Ayrıca 7201 sayılı Tebligat Kanununun 23/8.maddesi uyarınca, tebligatın adres kayıt sistemindeki adrese yapılması durumunda buna ilişkin kaydın tebligat evrakı üzerine yazılması zorunludur. Bir diğer anlatımla 7201 sayılı Tebligat Kanununun 21/2.maddesine göre tebligat yapılabilmesi için, tebliği çıkaran merciice, tebligat çıkarılan adresin, muhatabın, adres kayıt sistemindeki adresi olduğuna dair tebliğ evrakı üzerine kayıt düşülmesi zorunludur.
11.01.2011 tarihli 6099 sayılı Tebligat Kanunu Ve Bazı Kanunlarda Değişiklik Yapılmasına Dair Kanun 19.01.2011 tarihinde Resmi Gazetede yayınlanmış olup, Aynı kanunun 18.maddesi uyarınca, somut olaya uygulanması gereken yukarıda belirtilen düzenlemeler bu tarihte yürürlüğe girmiştir. Bu nedenle 19.01.2011 tarihinden sonra yapılacak tebliğ işlemlerinde anılan
yasal düzenlemelerin uygulanması zorunludur. Mahkemenin yasanın uygulanabilmesi için ayrıca tüzük veya yönetmelik çıkarılması gerektiğine yönelik gerekçesinin yasal bir dayanağı yoktur.

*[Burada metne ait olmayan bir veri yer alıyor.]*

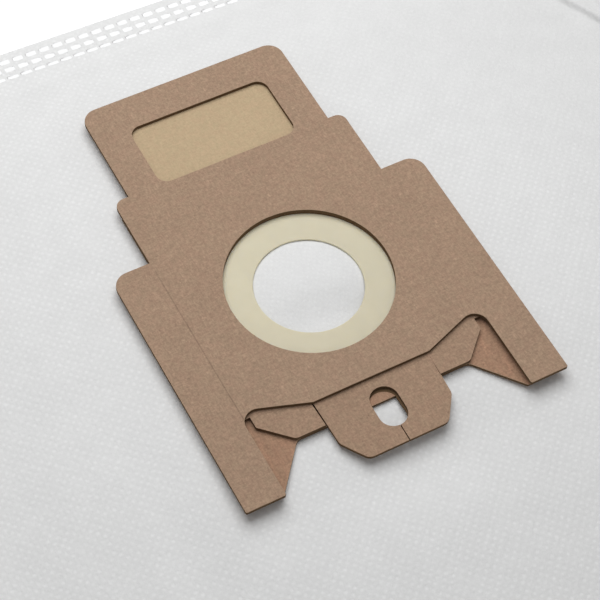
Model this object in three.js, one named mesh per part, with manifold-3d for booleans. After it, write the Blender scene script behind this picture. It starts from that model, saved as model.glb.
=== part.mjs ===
// A vacuum cleaner's dust bag: two fleece sheets welded all round, and a laminated card collar
// glued on the front sheet. Millimetres, +Z up. The bag lies on its back sheet, with the origin
// under its middle, and +Y points to the end that the collar's grip points to.
import * as THREE from 'three';
import { mergeGeometries, mergeVertices } from 'three/addons/utils/BufferGeometryUtils.js';
import Module from 'manifold-3d';

const wasm = await Module();
wasm.setup();

// Bag
const bagWidth = 320;
const bagLength = 278;
const fleece = 0.8;          // thickness of one sheet
const weldBand = 12.5;       // width of the welded border
const seamMargin = 4;        // from the end of the bag to its first row of weld dashes
const seamRows = 3;
const seamRowPitch = 3.35;
const dashPitch = 4.6;
const dashLength = 3;
const dashWidth = 1.3;
const dashDepth = 0.35;
const cutProud = 0.02;       // how far a cutter stands above the surface that it cuts
const weldFilm = 0.1;        // what the weld leaves between the two sheets
const insideHeight = 6;      // clear height inside, under the collar
const inletToEnd = 128;      // from the inlet's axis to the end that the grip points to
const crownInset = 4.5;      // the crown's flat top stops this far inside the collar's outline
const gridPitch = 12;        // spacing of the front sheet's surface grid
const sheetHoleRadius = 24;  // hole in the front sheet, under the seal

// Collar: sizes in its own frame, with the inlet's axis at the origin
const gripTop = 87;
const gripHalf = 34.6;
const gripCorner = 5;
const neckTop = 51.5;
const neckHalf = 39.65;
const neckCorner = 3;
const shoulderTop = 26.5;
const shoulderHalf = 52.5;
const shoulderCorner = 5;
const footBottom = -60.4;
const legWidth = 12.5;
const cutCorner = 0.5;       // what the die leaves on a square corner
const foldY = -37.57;        // where the lock tab comes out from under the board
const recessTop = -30.3;     // height at which the recess's slanted edge would meet the leg
const recessCorner = 4.3;
const recessClearance = 0.2; // from the tab's side to the end of the slanted edge
const mouthRadius = 25.7;
const windowWidth = 47.3;
const windowHeight = 23.65;
const windowBottom = 51.26;
const windowCorner = 3.75;
const boardThickness = 1.3;
const glueLine = 0.1;
const layerSpace = 1.55;     // between the upper board and the base board

// Window backing and seal
const backingThickness = 0.95;
const backingLap = 5;
const sealThickness = 0.7;
const sealLap = 0.7;         // the seal's rim runs this far under the upper board
const sealHoleRadius = 16.7;
const sealDish = 0.85;       // how far the seal's lip lies below its rim
const sealShelf = 3.4;       // flat part of the seal that shows inside the mouth

// Lock plate
const lockThickness = 1.15;
const lockHalf = 39.5;
const lockClearance = 0.4;   // from the lock plate to the seal and to the window backing
const tabHalf = 19;
const tabTaper = 0.55;       // how much narrower the tab is where its chamfers start
const tabShoulder = -52;
const tabBottom = -59.75;
const tabBottomHalf = 13;
const tabCorner = 3;
const tabDroop = 2.2;        // degrees
const tabRoot = 0.5;
const slotHalf = 4.43;
const slotTop = -41;
const slotBottom = -54.3;
const slotFlat = 0.1;        // half the straight part of each of its ends
const splitWidth = 0.3;
const leftCut = 0.5;         // width of the cut between the tab and its left wing
const rightLap = 0.1;        // the cut beside the right wing is closed, with this much overlap
const wingHalf = 37.2;
const wingBend = -37;
const wingBottom = -45.2;
const wingInner = 28.7;
const wingCorner = 2.5;

// Base board
const baseThickness = 1.1;
const baseInset = 1.2;
const baseEdge = -45;
const baseNotchHalf = 28.2;
const baseNotchCorner = 3;
const baseHoleRadius = 22.6; // the seal's rim is glued on the board round this hole

// Facets of the round forms
const mouthSegments = 72;
const hiddenSegments = 48;
const slotSegments = 16;
const cornerSegments = 8;
const lipSegments = 6;

// Levels
const frontUnder = fleece + weldFilm;
const crownUnder = fleece + insideHeight;
const crownTop = crownUnder + fleece;
const inletY = bagLength / 2 - inletToEnd;
const baseZ = crownTop + glueLine;
const boardZ = baseZ + baseThickness + layerSpace;
const lockZ = boardZ - glueLine - lockThickness;
const backingZ = boardZ - glueLine - backingThickness;
const sealTopZ = baseZ + baseThickness + glueLine + sealThickness;
const legInner = shoulderHalf - legWidth;

const kraft = new THREE.MeshStandardMaterial({ color: 0xa28a72, roughness: 0.9, metalness: 0 });
const lockKraft = new THREE.MeshStandardMaterial({ color: 0x9f846d, roughness: 0.9, metalness: 0 });
const baseKraft = new THREE.MeshStandardMaterial({ color: 0x9e7e68, roughness: 0.9, metalness: 0 });
const paleKraft = new THREE.MeshStandardMaterial({ color: 0xbea788, roughness: 0.9, metalness: 0 });
const cream = new THREE.MeshStandardMaterial({ color: 0xd1c9b0, roughness: 0.6, metalness: 0 });
const whiteFleece = new THREE.MeshStandardMaterial({ color: 0xe6e6e6, roughness: 0.95, metalness: 0 });

// The points of a closed outline through corners [x, y, radius], each rounded with a true arc.
function outline(corners, segments) {
  return corners.flatMap(([x, y, radius], i) => {
    const corner = new THREE.Vector2(x, y);
    if (radius === 0) return [corner];
    const [fromX, fromY] = corners.at(i - 1);
    const [toX, toY] = corners[(i + 1) % corners.length];
    const back = new THREE.Vector2(fromX, fromY).sub(corner).normalize();
    const ahead = new THREE.Vector2(toX, toY).sub(corner).normalize();
    const halfAngle = Math.acos(THREE.MathUtils.clamp(back.dot(ahead), -1, 1)) / 2;
    const middle = back.clone().add(ahead).normalize();
    const centre = corner.clone().addScaledVector(middle, radius / Math.sin(halfAngle));
    const angleTo = (way) => {
      const tangent = corner.clone().addScaledVector(way, radius / Math.tan(halfAngle));
      return tangent.sub(centre).angle();
    };
    const clockwise = back.cross(ahead) > 0;
    const arc = new THREE.EllipseCurve(
      centre.x, centre.y, radius, radius, angleTo(back), angleTo(ahead), clockwise,
    );
    return arc.getPoints(segments);
  });
}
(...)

Buna göre borçluya yapılan tebliğ işlemi 6099 sayılı yasanın 5. maddesi ile değişik 7201 sayılı Tebligat Kanununun 21. Maddesine göre yapılmış olmakla usulüne uygun olduğundan mahkemece şikayetin reddi yerine kabulü ile yazılı şekilde hüküm tesisi isabetsizdir.
Öte yandan, 7201 Sayılı Tebligat Kanunun 32. maddesi gereğince tebliğ usulüne aykırı yapılmış olsa bile, muhatabı tebliğe muttali olmuş ise muteber sayılacağından ve muhatabın beyan ettiği tarih, tebliğ tarihi addolunacağından mahkemece tebliğ tarihinin düzeltilmesi ile yetinilmesi gerekirken ödeme emrinin iptaline karar verilmesi doğru değildir.
SONUÇ : Alacaklının temyiz itirazlarının kabulü ile mahkeme kararının yukarıda yazılı nedenlerle İİK. 366 ve HUMK.’nun 428. maddeleri uyarınca (BOZULMASINA), ilamın tebliğinden itibaren 10 gün içinde karar düzeltme yolu açık olmak üzere, 20.06.2012 gününde oybirliğiyle karar verildi.